“La mejor manera de saber si se tienen amigos es arruinarse. Los que resisten más tiempo son tus amigos”, escribió Raymond Chandler recordando la desesperación en que lo sumió verse sin empleo en medio de la crisis. Corrían los años de la gran depresión, en que como ahora, el fantasma de la crisis se paseaba por el mundo. No había tiempo para ser pretencioso. En Estados Unidos surgieron los Penny Restaurants, donde era posible hacer una comida por nueve centavos de dólar: una hamburguesa de aserrín con sabor a carne costaba cuatro centavos, un pan duro costaba un centavo, el café, hecho con agua del grifo y raíz de achicoria costaba dos centavos, lo mismo que el postre. Había que comer de pie, por supuesto.

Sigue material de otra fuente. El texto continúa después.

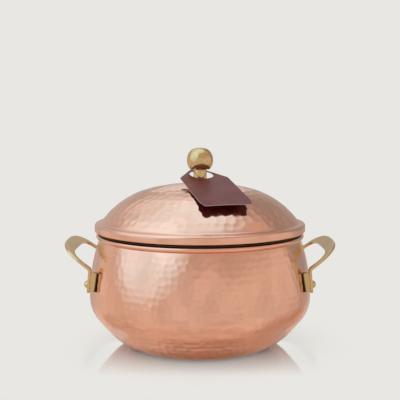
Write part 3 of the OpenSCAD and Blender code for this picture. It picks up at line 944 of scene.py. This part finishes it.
def mirror_share(n, place):
    """How much of the floor is mirror: most beside the kettle's middle, less towards the
    camera, the rear and further out, and little where it is seen from above."""
    at_y = n.split(place)["Y"]
    around = n.ramp(n.distance(place, MIRROR_MIDDLE), *MIRROR_AROUND, 1, 0, smooth=True)
    front = n.ramp(at_y, *MIRROR_FRONT_Y, 0, 1)
    rear = n.ramp(at_y, *MIRROR_REAR_Y, 1, 0)
    facing = n.add("ShaderNodeLayerWeight", Blend=0.5).outputs["Facing"]
    low = n.ramp(facing, *MIRROR_FACING, MIRROR_FROM_ABOVE, 1)
    return n.times(n.times(around, n.times(front, rear)), low)


def floor():
    """A floor as pale as the backdrop that mirrors the kettle softly where it stands, keeps
    its shadow, has painted shade as a dark ring where the kettle touches it, and lets the
    backdrop through further out. It is clear from below."""
    bpy.ops.mesh.primitive_plane_add(size=FLOOR_SIZE, location=(0, 0, FLOOR_Z))
    obj = bpy.context.object
    obj.name = "floor"
    mat, shader, n = material("floor_pale")
    shader.inputs["Base Color"].default_value = (*MIRROR_TONE, 1)
    shader.inputs["Metallic"].default_value = 1.0
    shader.inputs["Roughness"].default_value = MIRROR_ROUGHNESS
    clear = n.add("ShaderNodeBsdfTransparent").outputs["BSDF"]
    matt = n.add("ShaderNodeBsdfDiffuse", Color=(*FLOOR_MATT, 1)).outputs["BSDF"]
    shade = n.add("ShaderNodeBsdfDiffuse", Color=(*CONTACT_SHADE_TONE, 1)).outputs["BSDF"]
    place = n.place()
    from_axis = n.distance(place)
    shadow = n.ramp(from_axis, *SHADOW_AROUND, SHADOW_SHARE, 0, smooth=True)
    # painted shade: a dark ring of floor colour round the kettle's foot
    painted_contact_shade = n.times(n.ramp(from_axis, *CONTACT_AROUND, CONTACT_SHARE, 0, smooth=True),
                      n.ramp(from_axis, *CONTACT_INSIDE, 0, 1))
    below = n.add("ShaderNodeNewGeometry").outputs["Backfacing"]
    surface = n.lay(shadow, clear, matt)
    surface = n.lay(mirror_share(n, place), surface, shader.outputs["BSDF"])
    surface = n.lay(painted_contact_shade, surface, shade)
    surface = n.lay(below, surface, clear)
    out = [x for x in mat.node_tree.nodes if x.type == "OUTPUT_MATERIAL"][0]
    n.link(surface, out.inputs["Surface"])
    obj.data.materials.append(mat)


def toward_deg(azimuth, elevation):
    """A direction by its angle to the right of the camera and its angle up."""
    a, e = math.radians(azimuth), math.radians(elevation)
    return Vector((math.sin(a) * math.cos(e), -math.cos(a) * math.cos(e), math.sin(e)))


def soft_box(n, toward, sky, azimuth, elevation, inner, outer, colour):
    """Lays a soft light or a dark screen over the sky."""
    dot = n.add("ShaderNodeVectorMath", operation="DOT_PRODUCT")
    n.link(toward, dot.inputs[0])
    dot.inputs[1].default_value = toward_deg(azimuth, elevation)
    fac = n.ramp(dot.outputs["Value"], math.cos(math.radians(outer)),
                 math.cos(math.radians(inner)), 0, 1, smooth=True)
    return n.mix(fac, sky, colour)


def metal_sky(n):
    """The colour that the metal sees in each direction."""
    toward = n.add("ShaderNodeTexCoord").outputs["Generated"]
    up = n.split(toward)["Z"]
    sky = n.mix(n.ramp(up, *DOWN_TO_LOW, 0, 1), SKY_DOWN, SKY_LOW)
    sky = n.mix(n.ramp(up, *LOW_TO_LEVEL, 0, 1), sky, SKY_LEVEL)
    sky = n.mix(n.ramp(up, *LEVEL_TO_HIGH, 0, 1), sky, SKY_HIGH)
    for box in SOFT_BOXES:
        sky = soft_box(n, toward, sky, *box)
    broad = n.noise(PATCH_SCALE, detail=1.5, where=toward)
    patches = n.ramp(broad, *SOFT_NOISE, *PATCH_GAIN)
    fine = n.noise(RIPPLE_SCALE, detail=1.0, where=toward)
    ripples = n.ramp(fine, *SOFT_NOISE, *RIPPLE_GAIN)
    gain = n.add("ShaderNodeVectorMath", operation="SCALE")
    n.link(sky, gain.inputs[0])
    n.link(n.times(patches, n.ramp(up, *RIPPLE_BELOW, ripples, 1.0)), gain.inputs["Scale"])
    return soft_box(n, toward, gain.outputs["Vector"], *BACKDROP_BOX)


def world():
    """The pale backdrop that the camera sees, soft boxes that the metal sees, and an even
    fill for everything else."""
    w = bpy.data.worlds.new("studio")
    bpy.context.scene.world = w
    w.use_nodes = True
    n = Nodes(w.node_tree)
    w.node_tree.nodes.clear()

    def background(colour, strength=1.0):
        """Light of one colour, or of an output's colour, from all directions."""
        node = n.add("ShaderNodeBackground", Strength=strength)
        n.feed(colour, node.inputs["Color"])
        return node.outputs["Background"]

    path = n.add("ShaderNodeLightPath").outputs
    light = n.lay(path["Is Glossy Ray"], background(FILL_TONE, FILL_STRENGTH),
                  background(metal_sky(n)))
    light = n.lay(path["Is Camera Ray"], light, background(BACKDROP))
    n.link(light, n.add("ShaderNodeOutputWorld").inputs["Surface"])


def lamp(name, place, size, watts):
    """A soft square lamp aimed at the middle of the kettle, which the metal doesn't show."""
    data = bpy.data.lights.new(name, "AREA")
    data.size = size
    data.energy = watts
    obj = bpy.data.objects.new(name, data)
    obj.location = place
    obj.rotation_euler = (LAMP_AIM - Vector(place)).to_track_quat("-Z", "Y").to_euler()
    obj.visible_glossy = False
    bpy.context.scene.collection.objects.link(obj)


def stage():
    """Everything round the kettle."""
    camera()
    floor()
    world()
    lamp("key_lamp", *KEY_LAMP)
    lamp("top_lamp", *TOP_LAMP)
    bpy.context.scene.view_settings.view_transform = "Standard"


# ---------------------------------------------------------------- build

copper = copper_material()
brass = brass_material()
stainless = stainless_material()
fastener = dark_steel_material()

stage()
pot_body(copper)
pot_lining(stainless)
lid_dome(copper)
strap_handle("right", brass)
strap_handle("left", brass)
knob_ball(brass)
knob_stem(brass)
swing_tag(card_material(), card_edge_material())

corners = [f"{side}_{end}" for side in ("left", "right") for end in ("front", "rear")]
dress_cad([f"rivet_{c}" for c in corners], brass)
# the spacers get brass with painted crevice shade
dress_cad([f"spacer_{c}" for c in corners], crevice_shade_brass_material())
dress_cad([f"saddle_{c}" for c in corners], stainless)
# the seat ring is painted near black as the shade in the gap under the lid
dress_cad(["lid_seat_ring"], gap_shade_steel_material())
dress_cad(["rim_wire", "knob_screw", "knob_washer", "knob_spring_washer"], fastener)
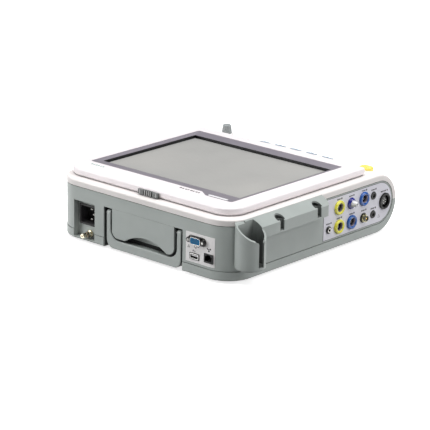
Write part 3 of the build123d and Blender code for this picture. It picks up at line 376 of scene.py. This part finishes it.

Paradójicamente ese cruce de emergencias, la personal y la colectiva, fueron el factor que propició el nacimiento de Raymond Chandler como escritor de novelas policiales. Para él, ser escritor no resultó rentable en un principio. De 1932 a 1938, ganó sólo 1,275 dólares: la décima parte de lo que ganaba en un año como ejecutivo petrolero. Fueron años duros. Solía contar que había pasado hasta cinco días sin comer otra cosa que un plato de sopa. “Esto no acabó conmigo –escribiría más tarde– pero tampoco aumentó mi amor por la humanidad”.

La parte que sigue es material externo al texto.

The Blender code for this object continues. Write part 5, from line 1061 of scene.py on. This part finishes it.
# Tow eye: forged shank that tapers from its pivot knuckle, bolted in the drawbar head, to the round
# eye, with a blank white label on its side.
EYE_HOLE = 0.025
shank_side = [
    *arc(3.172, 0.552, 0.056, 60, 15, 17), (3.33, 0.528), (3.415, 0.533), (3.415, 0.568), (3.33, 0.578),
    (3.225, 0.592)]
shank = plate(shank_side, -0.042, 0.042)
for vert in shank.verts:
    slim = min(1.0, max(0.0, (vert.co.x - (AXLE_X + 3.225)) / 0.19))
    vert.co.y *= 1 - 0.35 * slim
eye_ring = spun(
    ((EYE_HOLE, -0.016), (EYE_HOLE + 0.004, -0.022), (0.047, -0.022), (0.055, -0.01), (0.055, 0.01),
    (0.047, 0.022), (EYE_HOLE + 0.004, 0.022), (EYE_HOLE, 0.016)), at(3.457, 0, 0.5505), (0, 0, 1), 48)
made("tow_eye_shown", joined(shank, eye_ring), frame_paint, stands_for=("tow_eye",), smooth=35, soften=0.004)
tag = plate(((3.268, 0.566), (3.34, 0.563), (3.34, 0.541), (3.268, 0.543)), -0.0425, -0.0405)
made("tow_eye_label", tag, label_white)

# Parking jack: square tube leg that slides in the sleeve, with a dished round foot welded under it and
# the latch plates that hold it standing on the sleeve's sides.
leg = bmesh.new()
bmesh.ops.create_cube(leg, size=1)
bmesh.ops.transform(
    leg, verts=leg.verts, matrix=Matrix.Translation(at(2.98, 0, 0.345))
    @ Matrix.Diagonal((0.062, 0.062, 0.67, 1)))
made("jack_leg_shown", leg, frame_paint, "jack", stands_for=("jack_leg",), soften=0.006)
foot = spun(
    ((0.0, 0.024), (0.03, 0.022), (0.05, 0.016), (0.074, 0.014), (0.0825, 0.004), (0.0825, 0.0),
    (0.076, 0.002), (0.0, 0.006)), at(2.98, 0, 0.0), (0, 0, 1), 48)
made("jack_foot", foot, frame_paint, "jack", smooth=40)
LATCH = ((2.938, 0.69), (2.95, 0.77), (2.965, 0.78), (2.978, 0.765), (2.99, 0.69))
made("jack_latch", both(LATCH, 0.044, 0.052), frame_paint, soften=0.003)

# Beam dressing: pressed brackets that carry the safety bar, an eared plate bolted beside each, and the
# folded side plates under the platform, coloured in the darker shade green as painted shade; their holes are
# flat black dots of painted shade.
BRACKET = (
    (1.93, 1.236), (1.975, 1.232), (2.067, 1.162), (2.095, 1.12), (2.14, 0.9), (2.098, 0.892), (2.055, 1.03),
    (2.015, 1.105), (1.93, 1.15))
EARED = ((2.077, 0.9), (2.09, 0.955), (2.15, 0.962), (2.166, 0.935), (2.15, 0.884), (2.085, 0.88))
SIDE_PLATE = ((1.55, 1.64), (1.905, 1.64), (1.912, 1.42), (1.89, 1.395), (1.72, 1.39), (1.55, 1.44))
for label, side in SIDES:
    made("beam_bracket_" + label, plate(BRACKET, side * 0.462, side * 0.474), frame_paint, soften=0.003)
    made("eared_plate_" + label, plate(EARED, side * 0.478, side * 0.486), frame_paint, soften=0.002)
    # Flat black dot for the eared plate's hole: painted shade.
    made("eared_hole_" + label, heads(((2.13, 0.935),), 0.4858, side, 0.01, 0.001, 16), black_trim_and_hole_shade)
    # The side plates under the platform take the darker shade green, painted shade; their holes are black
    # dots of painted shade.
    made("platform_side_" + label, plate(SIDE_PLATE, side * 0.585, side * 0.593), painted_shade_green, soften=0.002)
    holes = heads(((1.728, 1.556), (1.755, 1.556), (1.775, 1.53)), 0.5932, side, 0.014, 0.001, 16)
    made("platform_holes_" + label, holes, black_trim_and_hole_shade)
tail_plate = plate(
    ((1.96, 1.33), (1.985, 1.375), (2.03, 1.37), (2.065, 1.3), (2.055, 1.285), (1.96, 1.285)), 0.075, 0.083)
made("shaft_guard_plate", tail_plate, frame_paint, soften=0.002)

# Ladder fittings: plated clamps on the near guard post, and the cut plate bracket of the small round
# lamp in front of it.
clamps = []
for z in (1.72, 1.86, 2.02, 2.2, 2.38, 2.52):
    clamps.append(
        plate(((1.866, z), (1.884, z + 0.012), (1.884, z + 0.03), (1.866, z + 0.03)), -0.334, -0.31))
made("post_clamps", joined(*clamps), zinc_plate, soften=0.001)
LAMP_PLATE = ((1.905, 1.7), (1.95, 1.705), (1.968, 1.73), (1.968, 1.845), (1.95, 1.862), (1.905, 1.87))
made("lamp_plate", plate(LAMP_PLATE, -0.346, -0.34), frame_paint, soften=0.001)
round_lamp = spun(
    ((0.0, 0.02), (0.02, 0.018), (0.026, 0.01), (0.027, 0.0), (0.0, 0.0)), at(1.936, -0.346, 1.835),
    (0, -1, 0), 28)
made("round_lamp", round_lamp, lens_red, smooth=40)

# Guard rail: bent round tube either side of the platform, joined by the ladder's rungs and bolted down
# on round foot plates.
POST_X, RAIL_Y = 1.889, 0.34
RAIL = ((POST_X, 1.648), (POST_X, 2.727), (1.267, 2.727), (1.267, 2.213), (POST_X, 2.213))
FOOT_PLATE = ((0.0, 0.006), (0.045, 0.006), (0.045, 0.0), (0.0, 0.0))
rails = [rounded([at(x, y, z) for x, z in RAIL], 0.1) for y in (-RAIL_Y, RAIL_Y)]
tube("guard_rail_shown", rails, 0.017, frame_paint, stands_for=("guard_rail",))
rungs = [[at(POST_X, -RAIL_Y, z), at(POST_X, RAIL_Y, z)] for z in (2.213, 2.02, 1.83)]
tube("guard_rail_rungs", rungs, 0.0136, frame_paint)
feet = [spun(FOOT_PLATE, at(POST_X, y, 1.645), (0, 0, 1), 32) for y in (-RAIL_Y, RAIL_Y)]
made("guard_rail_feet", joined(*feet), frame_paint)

Este estoicismo cínico (¿o cinismo estoico?) es uno de los rasgos que el autor heredó a Philp Marlowe, el personaje-narrador de sus novelas. En la primera de sus novelas, El sueño eterno, Marlowe se presenta como un detective descarado que, al inicio del libro, va a visitar “a cuatro millones de dólares”. Pero pronto los lectores nos damos cuenta de que el plan de Chandler es ir de lo superficial a lo profundo, de la desfachatez al realismo. Conforme avanza la historia, el detective duro que es Marlowe se va perfilando como un sujeto con muchos más principios de los que convienen a alguien de su oficio. Transcribo un perfil que el detective hace de sí: “Soy un tipo muy despierto. Carezco de sentimientos y escrúpulos. Todo lo que tengo es el prurito del dinero. Soy tan interesado que, por veinticinco dólares diarios y gastos, principalmente gasolina y whisky, pienso por mi cuenta todo lo que hay que pensar; arriesgo todo mi futuro, me atraigo el odio de la policía (…) hurto el cuerpo a las balas y aguanto impertinencias, y digo: ‘Muchísimas gracias. Si tiene usted más dificultades confío en que se acordará de mí; le dejaré una de mis tarjetas por si surge algo’” (El sueño eterno, p. 236).
El sueño eterno contiene demasiados revólveres, demasiados vasos de whisky, demasiadas mujeres hermosas con cigarrillos. Y sin embargo Chandler logró escribir en sólo tres meses una novela entrañable, visceral y racional, que exhibe en alguna medida muchos de los elementos de la literatura chandleriana: un hábil manejo de los implícitos, una capacidad de descripción excepcional y una poderosa economía del lenguaje. Marlowe actúa y después aclara las razones de su actuar, lo que le imprime tensión a los relatos.
Chandler heredó al mundo siete novelas que no han perdido un átomo de su vigencia, pues describen una sociedad tan sórdida como la que habitamos hoy. Destacan El sueño eterno, Adiós muñeca, La hermana menor, La dama del lago y El largo adiós. Forjó además 22 relatos. En sus libros, como en nuestra realidad, las acciones criminales se reconstruyen en los diarios según el gusto del mejor postor, y los policías son mercenarios con precios y tarifas establecidas.